Editorial: It’s time to move on managed care
Tuesday, Sept. 1, 1998 | 9:55 a.m.
THE Senate returned to work Monday after its summer recess and the House comes back next week to face a number of important -- and unresolved -- issues. Reforming managed health care tops the list.
As it stands now, patients are at the mercy of their health plans, often with little or no recourse to question whether their HMO is giving them sound medical care. Managed care was intended to reduce costs and provide quality care, but along the way medical care has become a distant second to the first priority -- pursuit of profits.
Senate Democrats have offered a reasonable plan that will restore some balance again by placing limits on health plans that restrict patient choices to cut costs. The Democratic plan would let patients appeal denials to an independent panel, allow better access to specialists and guarantee coverage of emergency room visits even if a patient's reasonable fears later turn out to be unfounded. A key provision of the bill also would give patients the right to sue for actual and punitive damages if benefits are denied unfairly.
Just before it took its break, the House passed a plan that embraced some of the Democratic proposals. It was a major improvement on what little Senate Republicans are offering, but it falls far short of what is needed. Sorely missing from the House Republican plan is the ability for patients to sue their health plans.
There is no reason why managed care should be the only industry exempt from damages they inflict upon consumers. President Clinton has done the right thing in vowing to veto the House Republican plan because it doesn't go far enough in protecting patients' rights.

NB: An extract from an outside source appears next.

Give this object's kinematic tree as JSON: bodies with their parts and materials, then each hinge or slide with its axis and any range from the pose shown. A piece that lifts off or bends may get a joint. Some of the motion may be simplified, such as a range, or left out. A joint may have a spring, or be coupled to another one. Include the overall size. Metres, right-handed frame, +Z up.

With November's general elections right around the corner, Republicans have already started blaming Clinton for the failure of Congress to act on critical issues, such as managed care reform. The Republican leadership is suggesting he hasn't been in Washington enough and has been distracted by the Monica Lewinsky scandal. "The president has been absent without leave all year," Rep. John Boehner, R-Ohio, told USA Today.
That's a cop-out. Earlier this year Congress had ample time to address these issues but decided to stall, fearing that passing managed care reform might hurt HMOs -- big contributors to GOP campaigns. The fact that Republicans are playing the blame game already, with several weeks still to go before they adjourn in early October, shows that they are not serious about enacting reform.
If the GOP-controlled Congress blows this golden opportunity to pass significant reforms, the real losers will be the millions of Americans who will continue to be held hostage to the whims of their health plans.